1.2 — Average speed (3 marks)

Sample response.
m = (y₂ − y₁) / (x₂ − x₁) = (140 − 20) / (1.75 − 0.25) = 120 / 1.5 = 80 km/h.

Marking notes. 1 mark — formula or rise/run shown. 1 mark — correct substitution. 1 mark — final 80 km/h with units.

1.3 — Water tank decreasing (4 marks)

(a) Sample response. m = (80 − 200) / 20 = −120 / 20 = −6 L/min.

(b) Sample response. The negative sign means the volume is decreasing — the tank is draining (or being used).

(c) Sample response. A gradient of −6 L/min means the tank is losing 6 litres every minute.

Marking notes. 1 mark — correct gradient with sign. 1 mark — units L/min. 1 mark — sign interpretation. 1 mark — −6 L/min plain-English meaning.

2.1 — Two driving trips (7 marks): sample Band-6 response with annotations

Sample Band-6 response.

(a) Trip 1 average speed.

m = (240 − 30) / (3.5 − 0.5) = 210 / 3 = 70 km/h. [1 mark.]

(b) Trip 2 average speed.

m = (240 − 25) / (3.0 − 0.5) = 215 / 2.5 = 86 km/h. [1 mark.]

(c) Comparison.

Trip 2 had the higher average speed. [1 mark — Trip 2 named.]
Difference = 86 − 70 = 16 km/h faster on Trip 2. [1 mark — quoted with units.]

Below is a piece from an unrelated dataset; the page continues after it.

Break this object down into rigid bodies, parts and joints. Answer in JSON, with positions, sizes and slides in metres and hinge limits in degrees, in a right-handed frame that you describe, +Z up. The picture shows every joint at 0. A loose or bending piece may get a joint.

(d) Speed-limit discussion.

An average speed is just total distance ÷ total time, so it smooths out every moment of the trip. [1 mark.] Even with a Trip 2 average of 86 km/h (below the 100 km/h limit), the learner could have driven at 100 km/h for long open stretches and then slowed for towns or traffic — the average alone does not prove the speed limit was always respected. [1 mark.] To be sure no limit was broken, the instructor would need moment-to-moment data such as a GPS log, dash-cam footage, or the car's speedometer history showing the actual speed at each second. [1 mark.]

Total: 7/7.

Band descriptors for marker.

Band 3: Calculates one trip's average correctly; little or no comparison or interpretation. ≈ 2-3 marks.

Band 4: Both averages correct; difference stated without explanation about averages hiding moments. ≈ 4-5 marks.

Band 5: Calculations correct; (d) explains the "average hides peaks" idea but doesn't name what extra data is needed. ≈ 5-6 marks.

Band 6: Complete, correct, with explicit recommendation of GPS / dash-cam / per-second data to verify legality. 7/7.